Un errore, ripensateci
Si metteranno d’accordo? Troveranno un’intesa? Questo è il calcio dei sultani, dei ricchi, dove le regole sono dettate dai soldi, fiumi di denaro che arrivano da lontano, da mesi e mesi di trattative, riunioni carbonare, voli privati che decollavano da Torino, Madrid, Londra.
I presidenti di Juve, Real Madrid, Manchester United decisamente più interessati a mettere le basi di un kolossal, quanto ad affari, che ai gol di Ronaldo, Benzema e Pogba. Una distrazione più pesante per la Juve visto che ci ha rimesso scudetto e Champions, mentre Real e United in Europa esistono e combattono ancora, eccome, ma arrivati a questo punto, alla creazione della Superlega (Super League la griffe internazionale), risultati, classifiche, merito sportivo vengono spazzati via, non contano nulla. Dodici società hanno creato il loro torneo, da nababbi del pallone, presto saliranno a 15, e non faranno fatica a toccare quota 20 perché là dove ci sono i soldi si corre. I primi a buttarsi sul bottino, lo sappiamo con certezza, sono i famelici procuratori che hanno già promesso ai magnati del calcio i loro campioni, chi se ne frega delle Nazionali, fa niente se Uefa & Fifa alleate minacciano di sbarrare le porte di Europei e Mondiali. Altre se ne apriranno.
Hanno deciso e fatto un campionato loro, privato, senza storia, senza lotta, senza sfida, senza qualificazioni, forse metteranno in palio cinque posti, un po’ come si fa alle giostre per chi ha la mira migliore. Questo non è sport, è un consiglio di amministrazione, un fondo, una banca. Pronta l’indignazione, la reazione di leader di governo come Mario Draghi, Boris Johnson, Emmanuel Macron, addirittura infastiditi e preoccupati dalla Superlega. Qui si uccide il gioco, lo sport, storie meravigliose che hanno emozionato il mondo: dicono nulla il Cagliari di Gigi Riva? E il Verona di Bagnoli? Storie lontane? No, sono eterne. Come segnano il tempo e abbattono i confini il Leicester di Ranieri, il Nottingham di Brian Clough, l’Atalanta di Gasperini. Aleksander Ceferin, presidente dell’Uefa, si ribella a un progetto simile, giustamente sostiene che sia un orrore. Lo è. Poi, come sempre c’è il coinvolgimento umano, le storie private, Ceferin si sente preso in giro, soprattutto da Andrea Agnelli. Parla di «tradimento»: credeva all’amicizia. Ci credevano anche in Lega calcio dove Agnelli, alla guida della commissione che trattava l’ingresso dei fondi, lavorava per seppellire il progetto che avrebbe dato nuove risorse al campionato di serie A: in testa aveva ben altro. Ceferin è alla guida di una istituzione internazionale che non è un ente di beneficenza. Un errore grave, gravissimo dell’Uefa, studiato a tavolino, progettato addirittura, è aver dato spazio, troppo, al business, a dispetto di regole, valori e sport. E con la stessa arma viene colpita e ferita.

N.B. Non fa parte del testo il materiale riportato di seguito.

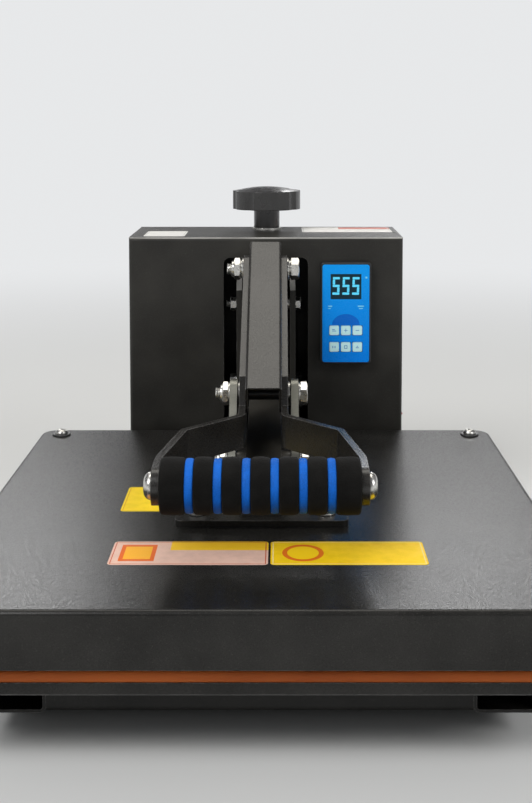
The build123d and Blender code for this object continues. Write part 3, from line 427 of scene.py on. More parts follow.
def finish_mesh(bm, name, body, slot, smooth_angle=35.0, finish=None):
    """Turn a bmesh into a piece that rides on a body, in its slot's finish unless given another."""
    bmesh.ops.remove_doubles(bm, verts=bm.verts, dist=1e-7)
    bmesh.ops.recalc_face_normals(bm, faces=bm.faces)
    for face in bm.faces:
        face.smooth = True
    for edge in bm.edges:
        if len(edge.link_faces) == 2:
            edge.smooth = edge.calc_face_angle(0.0) < radians(smooth_angle)
    mesh = bpy.data.meshes.new(name)
    bm.to_mesh(mesh)
    bm.free()
    piece = new_object(name, mesh, finish or slot)
    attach(piece, body)
    return piece


def bridge(bm, first, second):
    """A band of faces between two rings of as many points."""
    for i in range(len(first)):
        j = (i + 1) % len(first)
        bm.faces.new((first[i], first[j], second[j], second[i]))


def skin(bm, rings):
    """Bands between rings that lie one above another, with a flat face at each end."""
    for lower, upper in zip(rings, rings[1:]):
        bridge(bm, lower, upper)
    bm.faces.new(list(reversed(rings[0])))
    bm.faces.new(rings[-1])


CORNER_STEPS = 8


def rounded_rectangle(half_x, half_y, corner):
    """Points (x, y) round a rectangle about the origin, with its corners rounded."""
    points = []
    for quarter, (side_x, side_y) in enumerate(((1, 1), (-1, 1), (-1, -1), (1, -1))):
        for k in range(CORNER_STEPS + 1):
            angle = pi / 2 * (quarter + k / CORNER_STEPS)
            x = side_x * (half_x - corner) + corner * cos(angle)
            y = side_y * (half_y - corner) + corner * sin(angle)
            points.append((x, y))
    return points


def add_lathe(bm, profile, matrix, segments=48):
    """Turn a closed profile of (radius, height) points about the matrix's Z axis."""
    angles = [2 * pi * i / segments for i in range(segments)]
    rings = []
    for radius, height in profile:
        if radius < 1e-9:
            points = [Vector((0, 0, height))]
        else:
            points = [Vector((radius * cos(a), radius * sin(a), height)) for a in angles]
        rings.append([bm.verts.new(matrix @ point) for point in points])
    for low, high in zip(rings, rings[1:] + rings[:1]):
        if len(low) > 1 and len(high) > 1:
            bridge(bm, low, high)
        elif len(high) > 1:
            for i in range(segments):
                bm.faces.new((low[0], high[i], high[(i + 1) % segments]))
        elif len(low) > 1:
            for i in range(segments):
                bm.faces.new((low[(i + 1) % segments], low[i], high[0]))


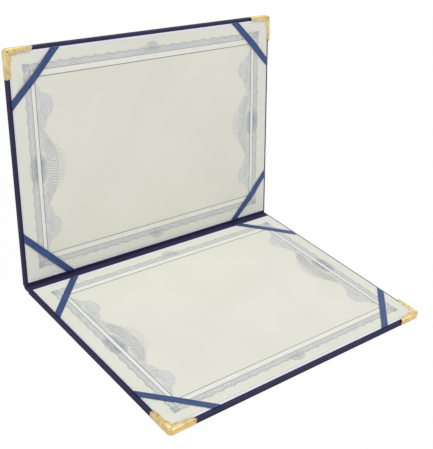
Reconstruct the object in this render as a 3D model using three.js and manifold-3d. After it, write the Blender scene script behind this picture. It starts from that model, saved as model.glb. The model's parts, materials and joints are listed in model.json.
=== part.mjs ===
// Padded leatherette diploma cover for two A4 landscape certificates, standing open.
// Two padded panels are joined by a flat spine that folds along two creases. Each panel carries a
// white card liner with a certificate held by four corner ribbons, and two folded brass corners.
// The origin is the centre of the back panel's underside, +X runs along the spine, +Z is up.
import * as THREE from "three";
import { mergeVertices } from "three/addons/utils/BufferGeometryUtils.js";
import Module from "manifold-3d";

const wasm = await Module();
wasm.setup();

// Driving dimensions, in millimetres and degrees.
const certificateWidth = 297; // A4 sheet, landscape
const certificateDepth = 210;
const certificateThickness = 0.2;
const linerSideMargin = 1; // liner showing beside the certificate
const linerEndMargin = 2.4; // liner showing above and below the certificate
const linerThickness = 0.4;
const sideBorder = 2.9; // leatherette showing beside the liner
const endBorder = 3.1; // leatherette showing above and below the liner
const leatherThickness = 0.6;
const boardThickness = 1.65;
const paddingThickness = 1;
const turnInWidth = 15; // leatherette folded over onto the inner face
const cornerRadius = 3.5; // panel corner, seen from above
const edgeRound = 0.7; // wrapped edge, seen in section
const rimRise = 0.6; // the padding is this much thinner at the rim
const padRun = 16; // from the rim to the flat of the pad
const padCornerRadius = 25;
const openAngle = 100.5; // between the two inner faces, as the cover stands
const spineWidth = 5.8; // from crease to crease
const spineLift = 0.3; // outer spine strip above the table
const creaseGap = 0.3; // room for the fold between two stiff pieces
const seat = 0.15; // gap between pieces that lie on each other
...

Come finirà questa brutta storia chiamata guerra? Chi litiga ha sempre torto, non si è lucidi per trovare una soluzione. La miglior tattica è riflettere, far prevalere il pensiero sull’arroganza, fare un passo indietro e capire che lo sport ha bisogno sicuramente del portafoglio, ma soprattutto di cuore, tifosi, idee, passione e talento.